■ **RAW DATA**
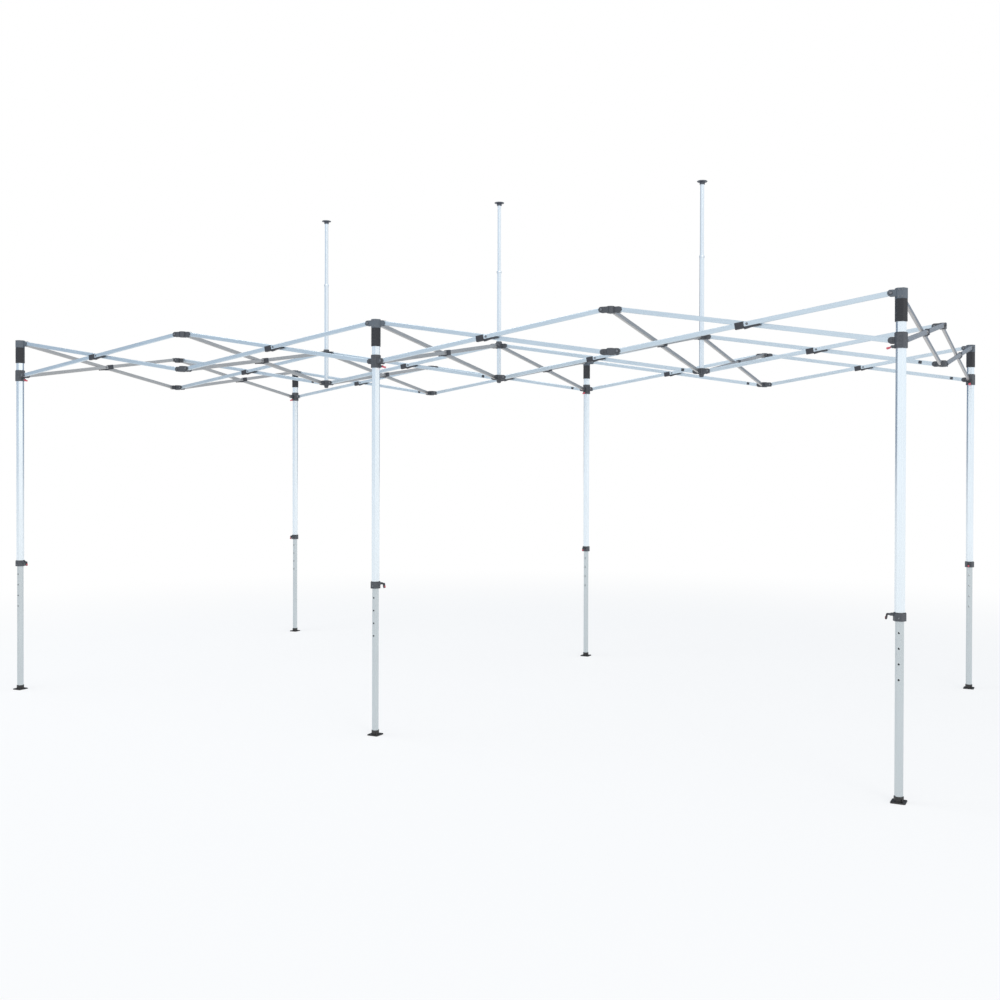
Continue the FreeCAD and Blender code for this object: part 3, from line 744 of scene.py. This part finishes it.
# %% Lever frames
def lever_frame(joint_name):
    """A matrix at the lever's pin, with x pointing away from the leg, as the joint's axis says."""
    joint = joints[joint_name]
    axis = np.array(joint["axis"], float)
    sign = 1 if joint_name.startswith("runner") else -1
    y = sign * axis
    x = np.cross(y, [0, 0, 1.0])
    frame_matrix = np.eye(4)
    frame_matrix[:3, 0], frame_matrix[:3, 1], frame_matrix[:3, 2] = x, y, (0, 0, 1)
    frame_matrix[:3, 3] = joint["pos_m"]
    return frame_matrix


def grip_block():
    """Box outlines stacked along the lever, small at both ends and full between them."""
    z = np.array([-0.0085, -0.0075, -0.005, 0.005, 0.0080, 0.0092])
    width = np.array([0.0120, 0.0144, 0.0152, 0.0152, 0.0146, 0.0120])
    height = np.array([0.0060, 0.0078, 0.0088, 0.0105, 0.0098, 0.0070])
    outline = rounded_box(1.0, 1.0, 0.2)
    rings = [np.stack([w * outline[:, 0], h * outline[:, 1], np.full(len(outline), k)], -1)
             for w, h, k in zip(width, height, z)]
    return capped_shell(np.stack(rings))


tab_grip = grip_block()
thumb_pad = pad(0.012, 0.010, 0.0016, 0.003)
ridge = pad(0.0016, 0.011, 0.0009, 0.0006)
to_front = tilt_y(math.radians(90))
LEVER_FACE, THUMB_DROP = 0.0259, 0.017
tab_slope = math.atan2(0.006, 0.025)
for leg_name in LEGS.values():
    base = lever_frame(f"collar_lever_{leg_name}")
    spot = base @ move(LEVER_FACE, 0, -THUMB_DROP) @ to_front
    piece(f"thumb_pad_{leg_name}", [repeated(thumb_pad, [spot])], f"collar_lever_{leg_name}", red_plastic)
    base = lever_frame(f"runner_lever_{leg_name}") @ tilt_y(tab_slope)
    ridges = [base @ move(x, 0, 0.0024) for x in (0.010, 0.0135, 0.017, 0.0205)]
    grips = repeated(tab_grip, [base @ move(0.0185, 0, -0.0015) @ along_bar])
    piece(f"tab_ridges_{leg_name}", [grips, repeated(ridge, ridges)], f"runner_lever_{leg_name}",
          red_plastic)

# %% [markdown]
# ## Feet
# The foot plate has a raised rim, a ring round each stake hole, and webs from the socket to the two corners
# that have no hole. The webs are wedges: a triangle given a thickness.

# %% Rims, rings and webs on the feet
plate_outline = rounded_box(0.0712, 0.0712, 0.0078)
PLATE_TOP, RIM_TOP, RIM_WIDE, SOFT, HOLE_OUT = 0.0038, 0.0060, 0.0020, 0.0004, 0.027
plate_rim = sleeve(plate_outline, [(0.0, PLATE_TOP), (0.0, RIM_TOP - SOFT), (-SOFT, RIM_TOP),
                                   (SOFT - RIM_WIDE, RIM_TOP), (-RIM_WIDE, RIM_TOP - SOFT),
                                   (-RIM_WIDE, PLATE_TOP)])
hole_ring = washer(0.0058, 0.0084, PLATE_TOP, RIM_TOP)


def web():
    """A wedge along +X: 3 mm thick, as high as the socket at its root, and low at its tip."""
    x = np.array([0.0205, 0.0400, 0.0400, 0.0205])
    z = np.array([PLATE_TOP, PLATE_TOP, 0.0052, 0.0240])
    section = np.stack([x, np.zeros(4), z], -1)
    return capped_shell(np.stack([section + [0, y, 0] for y in (-0.0015, -0.0012, 0.0012, 0.0015)]))


for (column, row), leg_name in LEGS.items():
    here = move(column * BAY, row * BAY, 0)
    rings = repeated(hole_ring, [here @ move(s * HOLE_OUT, s * HOLE_OUT, 0) for s in (-1, 1)])
    webs = repeated(web(), [here @ turn_z(angle) for angle in (135, 315)])
    piece(f"foot_ribs_{leg_name}", [repeated(plate_rim, [here]), rings, webs], f"lower_leg_{leg_name}",
          foot_plastic)

# %% [markdown]
# ## Peak poles
# The upper pole bracket has a funnel that guides the pole, the lower one ends in a rounded tail, and a thin
# pale ring closes the top of each sleeve.

# %% Funnels, tails and clamp rings
pole_spots = [move(column * BAY, 0, 0) for column in POLES]
funnel = lathe_ring([(0.0170, 0.0188), (0.0225, 0.0188), (0.0215, 0.023), (0.0195, 0.031),
                     (0.0190, 0.0318), (0.0170, 0.0318)])
tail = turned_profile([0.0170, 0.0165, 0.0150, 0.0135, 0.0100, 0.0040],
                      [0.0005, -0.006, -0.012, -0.017, -0.0195, -0.0205], 24)
clamp = lathe_ring([(0.0166, -0.012), (0.0171, -0.012), (0.0175, -0.011), (0.0175, -0.001),
                    (0.0171, 0.0), (0.0166, 0.0)])
HUB_DROP = 0.019
sleeve_top = max(corner[2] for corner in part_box("pole_sleeves"))
for name, shell, height, body, finish, slot in (
        ("pole_funnels", funnel, TOP_PIN, "centre_row", bracket_plastic, "truss_bracket_plastic"),
        ("pole_tails", tail, LOW_PIN - HUB_DROP, "centre_runners", bracket_plastic, "truss_bracket_plastic"),
        ("sleeve_clamps", clamp, sleeve_top, "centre_row", pole_metal, "pole_tube")):
    piece(name, [repeated(shell, [spot @ move(0, 0, height) for spot in pole_spots])], body, finish)

# %% Beads on the pole caps
bead_turn = np.linspace(0, 2 * np.pi, 8, endpoint=False)
DISC_R, DISC_THICK, BEAD_R = 0.0330, 0.007, 0.0012
bead_r = DISC_R + BEAD_R * np.cos(bead_turn)
bead_z = DISC_THICK / 2 + BEAD_R * np.sin(bead_turn)
bead = lathe_ring(np.stack([bead_r, bead_z], -1), 40)
for column, place in POLES.items():
    base = max(corner[2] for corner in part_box(f"pole_disc_{place}")) - DISC_THICK
    piece(f"cap_bead_{place}", [repeated(bead, [move(column * BAY, 0, base)])], f"pole_tip_{place}",
          disc_plastic)
print(len(made), "pieces,", sum(made.values()), "faces")

# %% [markdown]
# ## Floor, light and camera
# The frame stands on a plain white floor under soft light. Broad lamps from the front right and from above
# light it evenly, and the floor turns white with distance.

# %% Rays that should find a white floor
def pale_rays(tree):
    """One for rays from the camera, and for mirrored and transmitted rays."""
    rays = tree.nodes.new("ShaderNodeLightPath")
    total = maths(tree, "ADD", rays.outputs["Is Camera Ray"], rays.outputs["Is Glossy Ray"], clamp=True)
    return maths(tree, "ADD", total, rays.outputs["Is Transmission Ray"], clamp=True)


# %% Floor that goes white with distance
half = 60.0
floor_mesh = bpy.data.meshes.new("floor")
floor_corners = [(-half, -half, 0), (half, -half, 0), (half, half, 0), (-half, half, 0)]
floor_mesh.from_pydata(floor_corners, [], [(0, 1, 2, 3)])
floor = bpy.data.objects.new("floor", floor_mesh)
bpy.context.scene.collection.objects.link(floor)
floor_material = bpy.data.materials.new("floor")
floor_material.use_nodes = True
tree = floor_material.node_tree
shader = tree.nodes["Principled BSDF"]
shader.inputs["Base Color"].default_value = (0.93, 0.925, 0.92, 1)
shader.inputs["Roughness"].default_value = 0.9
shader.inputs["Specular IOR Level"].default_value = 0.1
away = tree.nodes.new("ShaderNodeVectorMath")
away.operation = "LENGTH"
tree.links.new(tree.nodes.new("ShaderNodeTexCoord").outputs["Object"], away.inputs[0])
fade = tree.nodes.new("ShaderNodeMapRange")
fade.interpolation_type = "SMOOTHSTEP"
for socket_name, value in (("Value", away.outputs["Value"]), ("From Min", 3.5), ("From Max", 9.0),
                           ("To Min", 0.6), ("To Max", 1.0)):
    link(tree, value, fade.inputs[socket_name])
white = tree.nodes.new("ShaderNodeEmission")
mix = tree.nodes.new("ShaderNodeMixShader")
link(tree, maths(tree, "MULTIPLY", fade.outputs["Result"], pale_rays(tree)), mix.inputs[0])
tree.links.new(shader.outputs[0], mix.inputs[1])
tree.links.new(white.outputs[0], mix.inputs[2])
tree.links.new(mix.outputs[0], tree.nodes["Material Output"].inputs["Surface"])
floor_mesh.materials.append(floor_material)

# %% [markdown]
# Pale metal shows what stands round it. A room that is equally white on all sides would hide the faces of a
# six sided leg, so the world is bright to the front, to the right and above, and a cool dark grey at the back
# left. The camera itself sees plain white.

# %% World
world = bpy.data.worlds.new("studio")
bpy.context.scene.world = world
world.use_nodes = True
tree = world.node_tree
way = tree.nodes.new("ShaderNodeSeparateXYZ")
tree.links.new(tree.nodes.new("ShaderNodeTexCoord").outputs["Generated"], way.inputs[0])
level = maths(tree, "ADD", maths(tree, "MULTIPLY", way.outputs["X"], 0.42), 0.5)
level = maths(tree, "ADD", level, maths(tree, "MULTIPLY", way.outputs["Y"], -0.35))
level = maths(tree, "ADD", level, maths(tree, "MULTIPLY", way.outputs["Z"], 0.20), clamp=True)
ramp = tree.nodes.new("ShaderNodeValToRGB")
tree.links.new(level, ramp.inputs[0])
stops = ramp.color_ramp.elements
stops[0].position, stops[0].color = 0.0, (0.10, 0.15, 0.23, 1)
stops[1].position, stops[1].color = 1.0, (1.0, 1.0, 1.0, 1)
for position, shade in ((0.25, (0.25, 0.32, 0.42)), (0.5, (0.56, 0.65, 0.75)), (0.75, (0.92, 0.96, 1.0))):
    stops.new(position).color = (*shade, 1)
background = tree.nodes["Background"]
tree.links.new(ramp.outputs["Color"], background.inputs["Color"])
background.inputs["Strength"].default_value = 1.05
seen = tree.nodes.new("ShaderNodeBackground")
seen.inputs["Color"].default_value = (1, 1, 1, 1)
rays = tree.nodes.new("ShaderNodeLightPath")
mix = tree.nodes.new("ShaderNodeMixShader")
tree.links.new(rays.outputs["Is Camera Ray"], mix.inputs[0])
tree.links.new(background.outputs[0], mix.inputs[1])
tree.links.new(seen.outputs[0], mix.inputs[2])
tree.links.new(mix.outputs[0], tree.nodes["World Output"].inputs["Surface"])


# %% Lamps
def lamp(name, place, target, size, power, colour):
    """A round lamp at a place, turned to face the target."""
    light = bpy.data.lights.new(name, "AREA")
    light.shape, light.size, light.energy, light.color = "DISK", size, power, colour
    thing = bpy.data.objects.new(name, light)
    thing.location = place
    thing.rotation_euler = (Vector(target) - Vector(place)).to_track_quat("-Z", "Y").to_euler()
    bpy.context.scene.collection.objects.link(thing)


WARM = (1.0, 0.98, 0.95)
lamp("key", (10, -8, 8), (0, 0, 1.6), size=5.0, power=200, colour=WARM)
lamp("top", (-5, -3, 10), (0, 0, 2), size=6.0, power=260, colour=WARM)

# %% Camera
camera_data = bpy.data.cameras.new("camera")
camera = bpy.data.objects.new("camera", camera_data)
bpy.context.scene.collection.objects.link(camera)
bpy.context.scene.camera = camera
camera_data.sensor_width = 36.0
camera_data.lens = 41.145
camera_data.shift_x, camera_data.shift_y = -0.0638, -0.0336
camera_data.clip_end = 200
STAND = (3.9236, -7.1395, 1.6497)
YAW, PITCH, ROLL = -0.4456, -0.0079, -0.0029
forward = Vector((math.sin(YAW) * math.cos(PITCH), math.cos(YAW) * math.cos(PITCH), math.sin(PITCH)))
right = forward.cross(Vector((0, 0, 1))).normalized()
upward = right.cross(forward)
turned = Matrix.Rotation(ROLL, 3, forward)
right, upward = turned @ right, turned @ upward
camera.matrix_world = Matrix.Translation(STAND) @ Matrix((right, upward, -forward)).transposed().to_4x4()

# %% Finish
bpy.context.scene.view_settings.view_transform = "Standard"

■ **GIVEN TASK**
Copy, please, exactly the lines that start at the first line of the data and end at the line containing "return frame_matrix", both kept and no others.

■ **TASK ANSWER**
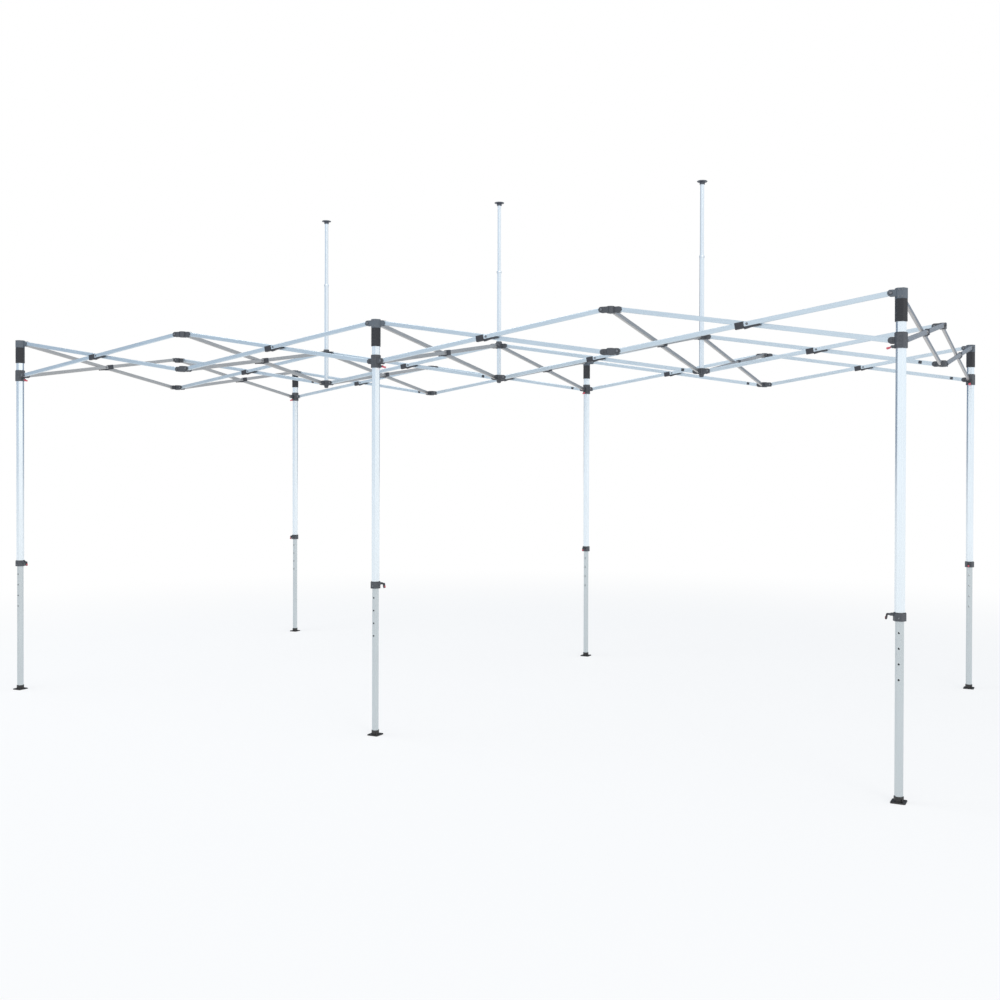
Continue the FreeCAD and Blender code for this object: part 3, from line 744 of scene.py. This part finishes it.
# %% Lever frames
def lever_frame(joint_name):
    """A matrix at the lever's pin, with x pointing away from the leg, as the joint's axis says."""
    joint = joints[joint_name]
    axis = np.array(joint["axis"], float)
    sign = 1 if joint_name.startswith("runner") else -1
    y = sign * axis
    x = np.cross(y, [0, 0, 1.0])
    frame_matrix = np.eye(4)
    frame_matrix[:3, 0], frame_matrix[:3, 1], frame_matrix[:3, 2] = x, y, (0, 0, 1)
    frame_matrix[:3, 3] = joint["pos_m"]
    return frame_matrix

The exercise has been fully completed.